The family says they are willing to forgive Baraza unconditionally if she offers a genuine apology.
“I am willing to forgive her if she apologises. But if she cannot, she told me we meet in court which is still okay for me,” said Kerubo.

Besides being an archetypal instance of a pride coming before the fall, this alleged gun drama happenstance also touches on the question of (1) the rule of law, especially when it comes to top government officials, (2) the empowerment of women in Africa, and (3) the relationship between the haves and the haves-not, in as far as the former should expect to be treated by the latter in situation in which their roles are reversed.

First and foremost, Lady Nancy Baraza was appointed last year to be the deputy chief justice of Kenya as well as the vice president of the supreme court of Kenya. Her appointment stemmed from two main factors: her reformist credentials that had convinced majority of Kenyans that she would strictly adhere to the rule of law and uphold the constitution plus her being a female to fulfill the constitutional requirement that a third of public appointment must be filled by women. Her selection by the Judicial Services Commission, appointment by President Kibaki and PM Odinga and confirmation by the National Assembly made her the most top ranking woman in Kenya.

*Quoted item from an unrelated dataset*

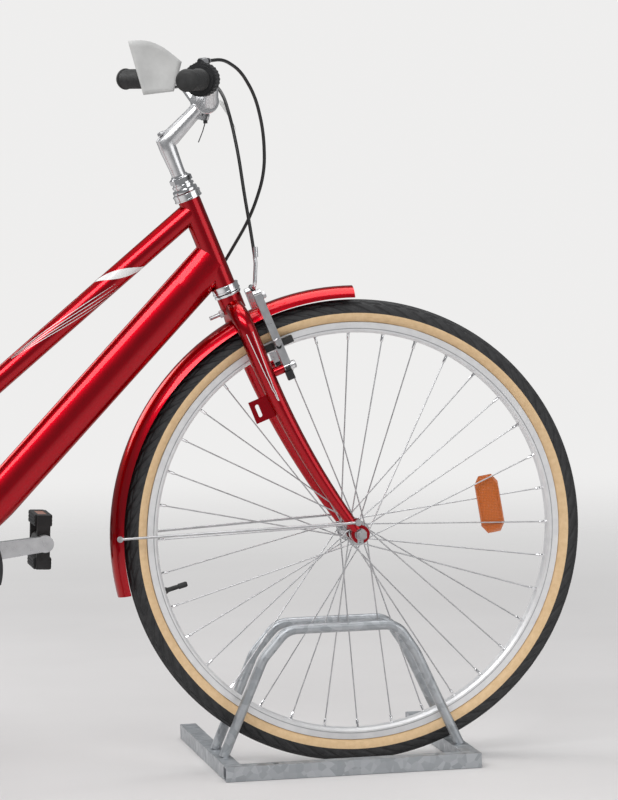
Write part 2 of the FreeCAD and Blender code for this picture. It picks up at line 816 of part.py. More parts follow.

But if Baraza’s appointment was to safeguard the constitution, instill the rule of law and to showcase the empowerment of women in a patriarchical society, then her alleged public bearing have fallen short of the mark. Her refusal to have her frisked, her pinching of the security guard’s nose and her drawing of the gun, threating the life of the security guard place there purposely to protect people like her from danger, all smack in the face of the rule of law. As the guardian of the justice system in Kenya, she has set bad example to the nation.

Moreover, she has let down her womenfolk who have long maintain that a society manage by women would be a law-abiding and peaceful one. The sight of a female deputy chief justice of the nation, drawing a gun on unarmed and innocent security guard, is a godsend opportunity for male chauvinists who have been arguing that women are too arrogant to be bestowed with power and trusted with weighty matters touching the nation. In a society deep in ancient myth of women riding on the back of men when they were given leadership position in antiquity, Baraza’s conducts would only confirm the pre-conceived fear of the male chauvinists.

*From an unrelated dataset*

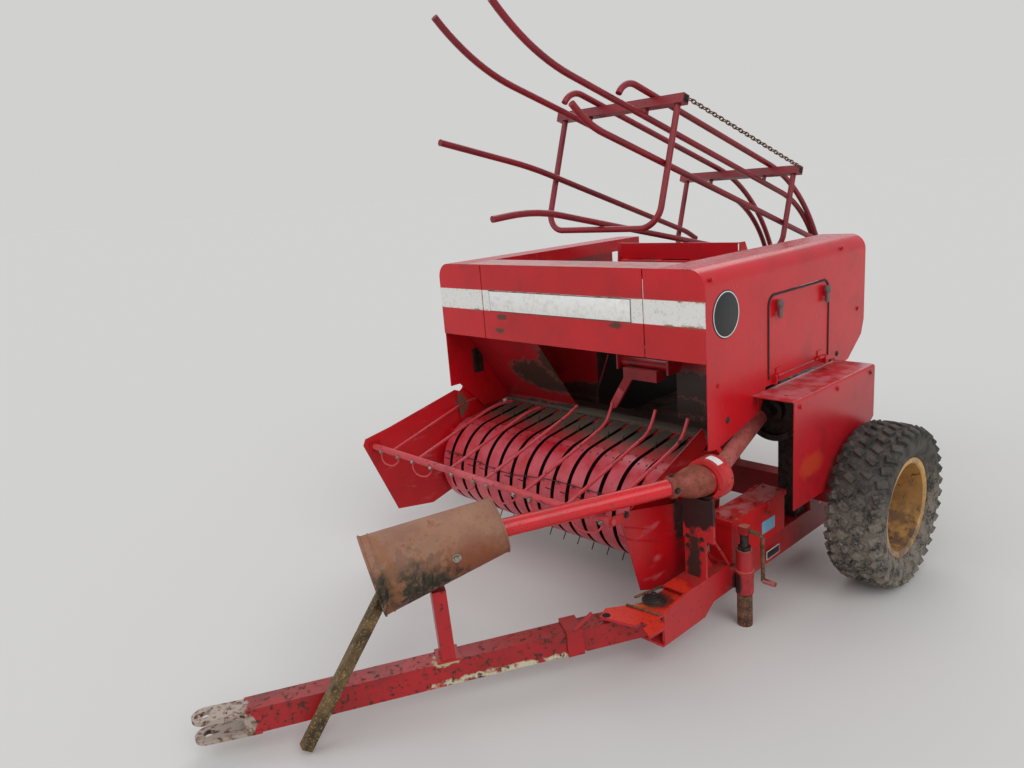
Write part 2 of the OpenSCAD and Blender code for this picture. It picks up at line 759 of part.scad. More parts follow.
module tongue() {
    tongue_place() color(red) difference() {
        union() {
            rotate([tongue_rise, 0, 0])
                box([-tongue_w / 2, 120, -tongue_h / 2], [tongue_w, tongue_l - 150, tongue_h]);
            for (z = [-hitch_gap / 2 - hitch_plate, hitch_gap / 2]) translate([0, 0, z]) {
                cylinder(h = hitch_plate, r = 42);
                translate([-42, 0, 0]) cube([84, 170, hitch_plate]);
            }
            translate([0, tongue_l, fork_z + fork_t + run]) cylinder(h = fork_gap - 2 * run, r = 44);
        }
        translate([0, 0, -80]) cylinder(h = 160, r = hitch_r);
        translate([0, tongue_l, fork_z]) cylinder(h = 200, r = pivot_r + run);
        translate([-30, 0, -hitch_gap / 2]) cube([60, 118, hitch_gap]);
    }
}

// Strap and latch lever on the tongue's rear end
module tongue_lock() {
    y = tongue_l - 345;
    side = tongue_w / 2 + seat;
    top = tongue_h / 2 + seat;
    tongue_place() rotate([tongue_rise, 0, 0]) color(red) {
        for (x = [-side - 8, side]) box([x, y, top - 90], [8, 60, 100]);
        box([-side - 8, y, top], [2 * side + 16, 60, 10]);
        bar([side + 4, y + 30, top + 6], [side + 4, y + 100, top + 56], 8);
    }
}

module support_post() {
    z0 = tongue_h / 2 + seat;
    tongue_place() rotate([tongue_rise, 0, 0]) color(red) {
        box([-42, post_at - 24, z0], [84, 48, 262]);
        box([-44, post_at - 40, z0], [88, 80, 8]);
    }
}

// Stand

jack_x = left + 52;
jack_y = front_y + 149;

module jack_sleeve() {
    color(red) {
        translate([jack_x, jack_y, ground + 136]) difference() {
            cylinder(h = 88, r = 34);
            translate([0, 0, -1]) cylinder(h = 90, r = 29 + run);
        }
        translate([jack_x, jack_y, ground + 224]) difference() {
            cylinder(h = 78, r = 31);
            translate([0, 0, -1]) cylinder(h = 72, r = 29 + run);
        }
        box([left, jack_y - 22, ground + 150], [22, 44, 76]);
    }
    color(steel) {
        translate([jack_x, jack_y, ground + 302]) cylinder(h = 10, r = 30);
        translate([jack_x, jack_y, ground + 312]) cylinder(h = 96, r = 14);
        translate([jack_x, jack_y, ground + 392]) cube([36, 36, 32], center = true);
    }
}

module jack_leg() {
    color("indianred") difference() {
        translate([jack_x, jack_y, ground]) cylinder(h = 226, r = 29);
        translate([jack_x, jack_y, ground + 8]) cylinder(h = 230, r = 24);
    }
}

module jack_crank() {
    x = jack_x + 18 + run;
    z = ground + 392;
    color(steel) {
        cross_tube(x, jack_y, z, 36, 8);
        bar([x + 32, jack_y, z], [x + 32, jack_y + 44, z - 34], 8);
        bar([x + 32, jack_y + 44, z - 30], [x + 32, jack_y + 48, z - 216], 8);
        bar([x + 26, jack_y + 48, z - 210], [x + 84, jack_y + 48, z - 214], 8);
    }
}

// Pickup

pick_left = first_slot - 57;
pick_right = left - 210;

// Slopes of the bands' straight tops and of their tails
band_up = 8;
band_down = 22;

module pickup_frame() {
    tail = [pickup_y - (band_r - 6) * sin(band_up) + 236 * cos(band_up),
        pickup_z + (band_r - 6) * cos(band_up) + 236 * sin(band_up)];
    color(red) {
        for (x = [pick_left - 6 - seat, pick_right + seat]) difference() {
            union() {
                cross_tube(x, pickup_y, pickup_z, 6, band_r - 12, 64);
                side_plate(x, 6, [[pickup_y - 20, pickup_z + 40], [pickup_y - 10, pickup_z + band_r - 12],
                    [tail[0], tail[1] - 10], [lift[0] + 18, lift[1] + 18], [lift[0] + 18, lift[1] - 18],
                    [pickup_y + 120, pickup_z - 60]]);
            }
            cross_tube(x - 5, pickup_y, pickup_z, 16, 26 + run);
        }
        cross_tube(pick_left - 20, lift[0], lift[1], pick_right - pick_left + 40, 14);
        translate([pick_left - seat, pickup_y, pickup_z]) rotate([90, 0, 90])
            linear_extrude(pick_right - pick_left + 2 * seat) rotate(band_up)
                translate([212, band_r - band_t - 20 - seat]) square([34, 20]);
        translate([pick_left - seat, pickup_y, pickup_z]) rotate([90, 0, 90])
            linear_extrude(pick_right - pick_left + 2 * seat) rotate(-band_down)
                translate([148, -band_r + band_t + seat]) square([30, 12]);
        for (x = [pick_left - 6 - seat, pick_right + seat]) side_plate(x, 6, [
            [pickup_y + 20, pickup_z - band_r + 40], [pickup_y + 150, pickup_z - 100],
            [pickup_y + 126, pickup_z - 276], [pickup_y + 50, pickup_z - 276]]);
    }
}

// A band of width w with its edges folded in: round front, straight top and a tail
// underneath. The folds end before the frame's cross bars.
module band(w) {
    rotate([90, 0, 90]) {
        rotate(90 + band_up) rotate_extrude(angle = 180 - band_up - band_down, $fn = 96)
            translate([band_r, 0]) polygon([[-fold, 0], [0, 0], [0, w], [-fold, w], [-fold, w - fold_t],
                [-band_t, w - fold_t], [-band_t, fold_t], [-fold, fold_t]]);
        rotate(band_up) band_tail(w, 246, 200, 1);
        rotate(-band_down) band_tail(w, 179, 140, -1);
    }
}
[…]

This is principally too bad considering that the root cause of the drama is not necessarily the fact that the security guard ask her to undergo security check, rather, Baraza was incensed by the fact that the security guard failed to recognize her as the Deputy Chief Justice of Kenya to the extent that she subjected her to frisking like a commoner. The security guard sin is her apparent failure to “know people.”

And of course, there is the other side of the haves and the haves-not. While the female security guard is reported to be earning Ksh 2,400 per week, DCJ Baraza earn upto Ksh one million per month. The female security guard live in a two-bed room house with other five members of the family, a rent of Ksh 4,000 per month, while DCJ Baraza live in a mansion, probably all by herself. The stark differences couldn’t be higher. For the Baraza, the idea of submitting to such “wretched” clouded her thinking to pull out a gun, forgetting the consequences of her action.

But as the call for her to resign, paving way to an investigation of her conduct, becoming louder and clearer, her chicken have come home to roost pending clearance by the investigation. Whatever the verdict would be, the milk has been spilt and nothing will ever remain the same. Though the incident has traumatize the security guard, given the fact that she lost her father to unknown assassin, there is a hope that the “unfortunate” incident would be a blessing in disguise for the rule of law and constitutionalism in Kenya if handle well.